From the foundation of his doctorates in Nuclear Physics and Computer Science (Physical Electronics) from universities in
Moscow and St. Petersburg, Russia, Dr. Gendlin emigrated to Israel in 1990 and began work at Kappa Numerics. Dr.
Prinz said Russian academe and industry kept up magnetic memory research long after the U.S., and in fact much of the
world's expertise came from there.

Here again, Dr. Gendlin's testimony takes another turn. He said Kappa Numerics sells its work exclusively to Intel.

In fact, Dr. Gendlin told EN, that not only was he the researcher behind Intel's new "StrataFlash" two-bit per cell memories
because he worked on that at Kappa, but that in 1993 he showed Intel worldwide manufacturing VP Mike Splinter his
work on Quantum and "Intel wanted it." Over what Kappa Numerics intended to do with the memory science, Dr. Gendlin
and Kappa "divorced," he said, and a breach of contract suit began, which culminated in the injunction.

Through a spokesman, Intel Israel head of operations Dov Froman said he had not heard of Kappa Numerics and Mr.
Splinter said Intel has "no relationship" with the company. Beyond that, the spokesman said, Intel did not "see the value in
getting involved" with Dr. Gendlin's testimony.

Dr. Gendlin said he also demonstrated the work to engineers at Philips Electronics in Eindhoven, Netherlands. Dr. Prinz said
that Philips had one of the finest magnetic memory research groups in the world, but "a year ago they shut it down. The
researchers pretty much dispersed, there's maybe one left."
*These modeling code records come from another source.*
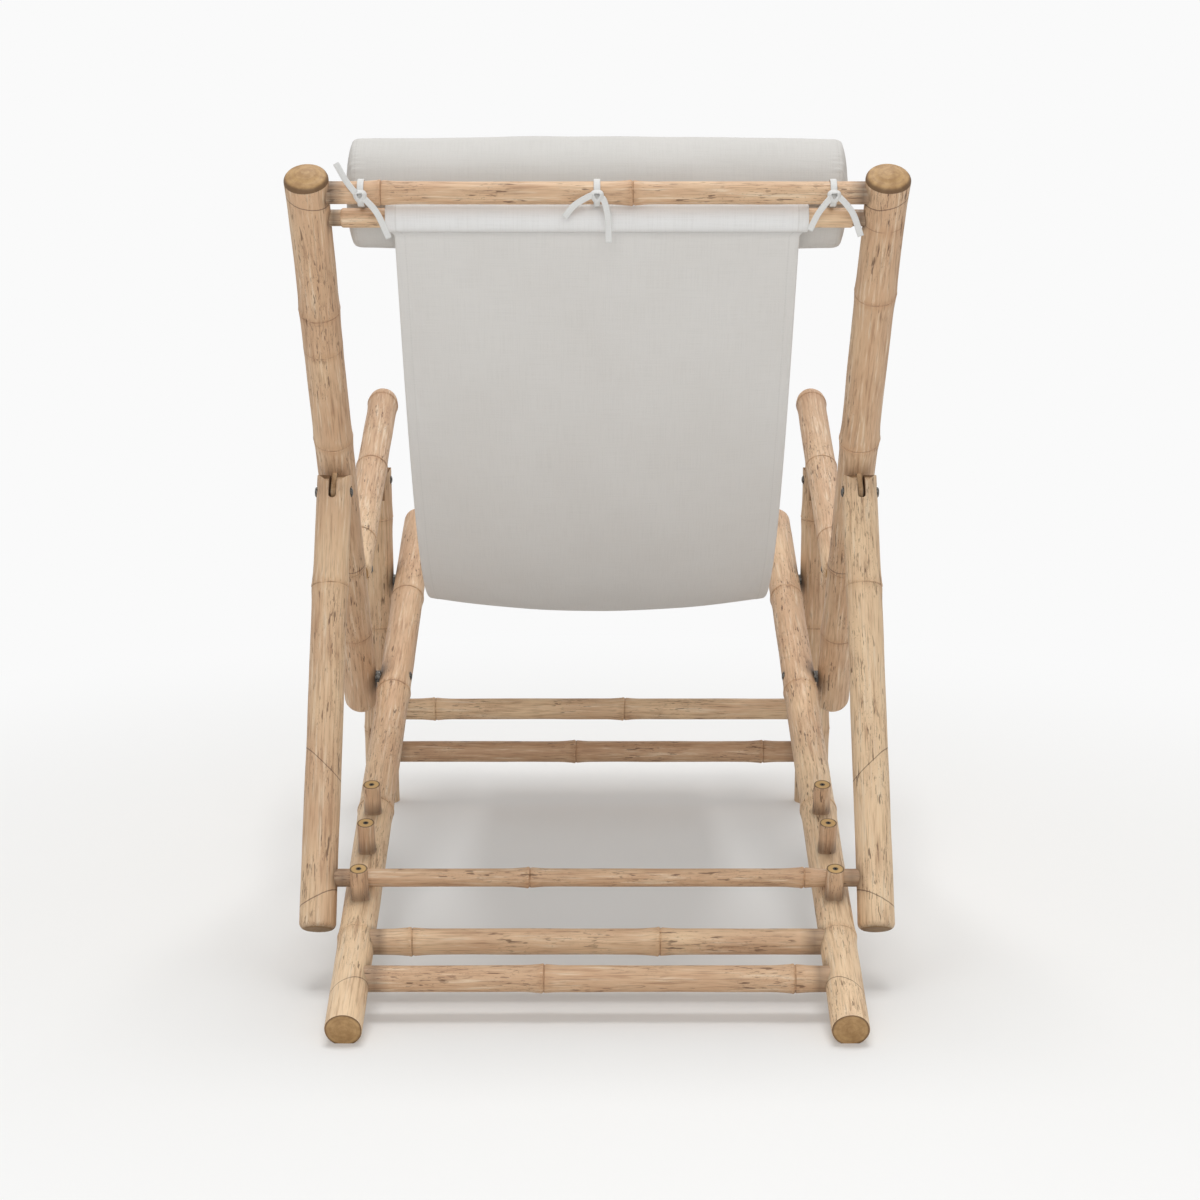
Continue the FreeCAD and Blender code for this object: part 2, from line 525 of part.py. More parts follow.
ARM_TONGUE_REACH = -arm_pin.dot(BACK_BEHIND)
TURNED_OVER = FreeCAD.Rotation(V(0, 0, 1), 180)
for word, side in SIDES:
    start = BACK_PIVOT + BACK_ALONG * size("strut_pin_along")
    tongue("strut_tongue_" + word, size("strut_pin_offset"), pole_place(start, BACK_ANGLE, side * OUTER_X))
    start = BACK_PIVOT + BACK_ALONG * arm_along
    place = pole_place(start, BACK_ANGLE, side * OUTER_X)
    tongue("arm_tongue_" + word, ARM_TONGUE_REACH,
           FreeCAD.Placement(place.Base, place.Rotation.multiply(TURNED_OVER)))
    start = ARM_FRONT_PIN + upper_side(ARM_ANGLE) * size("arm_front_pin_drop")
    place = pole_place(start, ARM_ANGLE, side * OUTER_X)
    tongue("arm_front_tongue_" + word, size("arm_front_pin_drop"),
           FreeCAD.Placement(place.Base, place.Rotation.multiply(TURNED_OVER)))


def round_end(name, radius, pin, end):
    """Trims a pole's upper end round about its pin: all beyond the pin and outside the radius."""
    block = box(name + "_block", str(THROUGH), str(THROUGH), str(end - pin + 10), V(0, 0, pin))
    core = cylinder(name + "_core", radius, str(THROUGH + 10), V(-HALF_THROUGH - 5, 0, pin), ACROSS)
    return cut(name, block, [core])


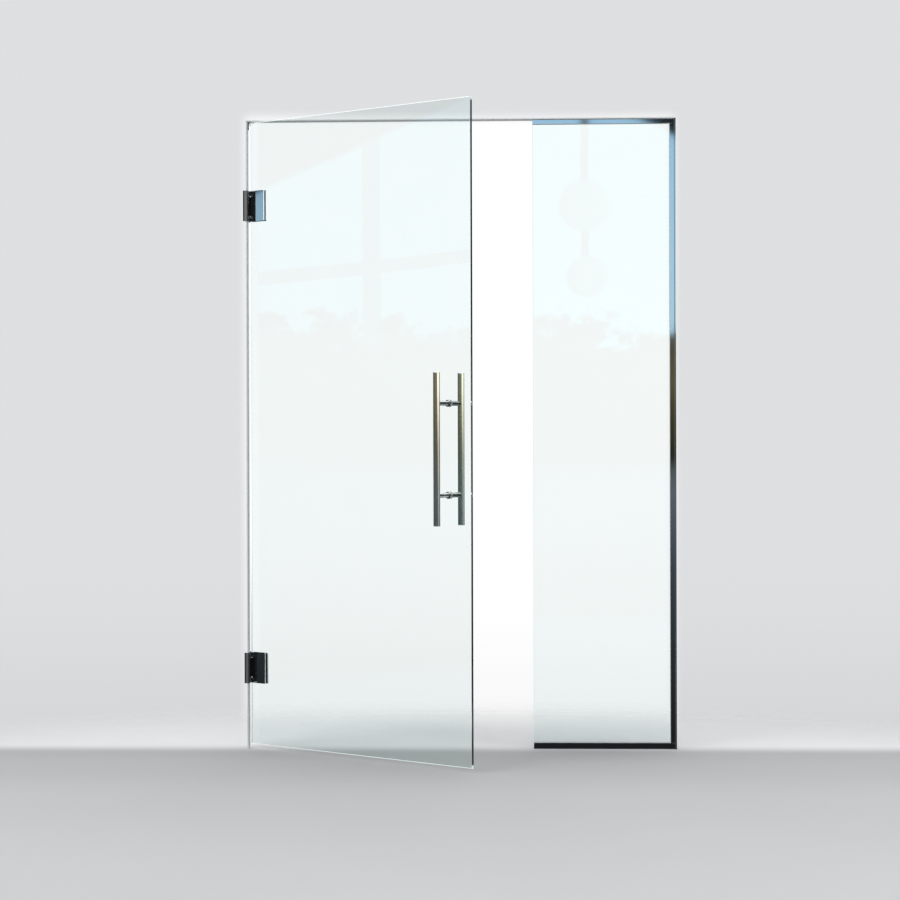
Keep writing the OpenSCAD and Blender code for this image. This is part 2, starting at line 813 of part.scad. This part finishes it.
on_leaf() leaf_glass();
on_clamp(upper_hinge_z) pivot_pin();  // upper_pivot_pin
on_clamp(upper_hinge_z) clamp_core();  // upper_clamp_core
on_clamp(upper_hinge_z) clamp_plate(-1);  // upper_front_clamp_plate
on_clamp(upper_hinge_z) clamp_plate(1);  // upper_rear_clamp_plate
on_clamp(upper_hinge_z) clamp_gasket(-1);  // upper_front_clamp_gasket
on_clamp(upper_hinge_z) clamp_gasket(1);  // upper_rear_clamp_gasket
on_clamp(upper_hinge_z) clamp_screws();  // upper_clamp_screws
on_clamp(upper_hinge_z) thrust_washers();  // upper_thrust_washers
on_clamp(lower_hinge_z) pivot_pin();  // lower_pivot_pin
on_clamp(lower_hinge_z) clamp_core();  // lower_clamp_core
on_clamp(lower_hinge_z) clamp_plate(-1);  // lower_front_clamp_plate
on_clamp(lower_hinge_z) clamp_plate(1);  // lower_rear_clamp_plate
on_clamp(lower_hinge_z) clamp_gasket(-1);  // lower_front_clamp_gasket
on_clamp(lower_hinge_z) clamp_gasket(1);  // lower_rear_clamp_gasket
on_clamp(lower_hinge_z) clamp_screws();  // lower_clamp_screws
on_clamp(lower_hinge_z) thrust_washers();  // lower_thrust_washers

on_leaf() pull_bar(-1);  // front_pull_bar
on_leaf() pull_bar(1);  // rear_pull_bar
on_leaf() bar_caps(-1);  // front_bar_caps
on_leaf() bar_caps(1);  // rear_bar_caps
on_leaf() post(-1, 1);  // front_upper_post
on_leaf() post(-1, -1);  // front_lower_post
on_leaf() post(1, 1);  // rear_upper_post
on_leaf() post(1, -1);  // rear_lower_post
on_leaf() handle_rosettes();
on_leaf() handle_washers();
on_leaf() handle_sleeves();
on_leaf() handle_bolts();
on_leaf() post_grub_screws();
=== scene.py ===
"""Looks of the glass entrance door: materials, studio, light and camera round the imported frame."""

import json
import math

import bpy
from mathutils import Matrix, Vector


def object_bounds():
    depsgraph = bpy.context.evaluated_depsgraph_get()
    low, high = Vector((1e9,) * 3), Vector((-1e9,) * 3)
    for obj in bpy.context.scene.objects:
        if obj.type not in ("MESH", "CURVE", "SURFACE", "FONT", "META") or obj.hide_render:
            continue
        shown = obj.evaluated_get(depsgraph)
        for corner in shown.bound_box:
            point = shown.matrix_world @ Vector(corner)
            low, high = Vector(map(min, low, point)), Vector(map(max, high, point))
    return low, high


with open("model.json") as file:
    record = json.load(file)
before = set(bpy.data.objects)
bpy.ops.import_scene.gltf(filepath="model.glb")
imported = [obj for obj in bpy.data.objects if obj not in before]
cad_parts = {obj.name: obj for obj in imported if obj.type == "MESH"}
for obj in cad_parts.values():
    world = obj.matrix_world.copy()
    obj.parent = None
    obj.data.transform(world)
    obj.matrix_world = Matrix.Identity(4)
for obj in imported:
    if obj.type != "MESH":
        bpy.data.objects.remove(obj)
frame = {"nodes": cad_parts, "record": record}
cad_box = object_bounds()
nodes = frame["nodes"]

BLACK = (0.0, 0.0, 0.0)
WHITE = (1.0, 1.0, 1.0)

# Camera: place in metres, turns in degrees, lens and sensor in millimetres
EYE = Vector((1.0007, -7.8607, 1.0939))
YAW, PITCH, ROLL = 2.103, -0.362, -0.165
LENS, SENSOR = 89.92, 36.0
VIEW_FAR = 100.0

# The ground top and bottom edges of a pane: faces that look up or down more than this
GROUND_FROM = 0.3
# The liner's side towards the wall, which gets painted shade: faces that look left or up more than
# this
WALL_SIDE_FROM = 0.5

GLASS_IOR = 1.52
SILICONE_IOR = 1.41

# Floor, in metres: a disc in front of the door that fades out, with its tones from front to back:
# painted shade that darkens it just in front of the door, and painted light that brightens it behind
# the door
FLOOR_RADIUS = 2.6
FLOOR_FADE = 1.2
FLOOR_AHEAD = 2.3
FLOOR_SIDES = 96
FLOOR_GAP = 0.0005
FLOOR_REACH = (-2.5, 1.0)
FLOOR_SHADE_AND_LIGHT_TONES = [(0.0, (0.60,) * 3), (0.40, (0.56,) * 3), (0.60, (0.50,) * 3),
               (0.68, (0.46,) * 3), (0.74, (0.86,) * 3)]

# Soft lights: name, place and size in metres, and watts
LIGHTS = [("key", (-2.5, -3.5, 4.5), (3.0, 3.0), 90),
          ("fill", (4.5, -3.0, 3.0), (2.5, 2.5), 40)]
LIT_POINT = (0.75, 0, 0.8)

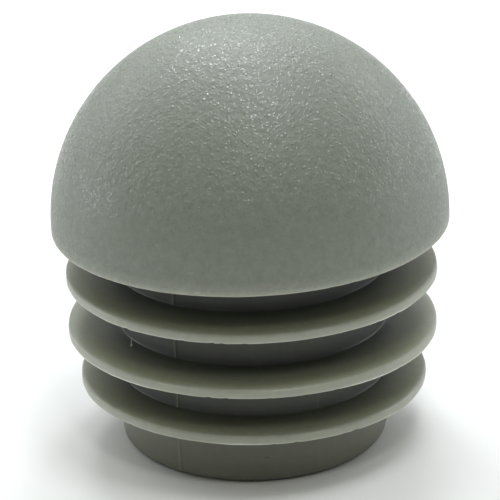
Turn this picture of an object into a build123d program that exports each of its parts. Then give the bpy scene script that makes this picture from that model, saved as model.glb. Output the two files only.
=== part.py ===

Still, Kappa Numerics believes it holds the rights to Dr. Gendlin's work. "Anything related to what Shimon Gendlin talked to
you about, in all probability that is Kappa (Numerics) technology . . . Shimon Gendlin is not permitted to do anything with
our technology," Irwin Rosenthal, who is "a senior partner in a major law firm" and a "principal" in Kappa Numerics said
emphatically.

"Our law firm is Pennie and Edmonds. Have you heard of them?" Mr. Rosenthal demanded. "They are the best patent
attorneys in the world and they have been working with us for some time." He said Kappa had put the world's memory
manufacturers "on alert to Kappa's rights to that IP."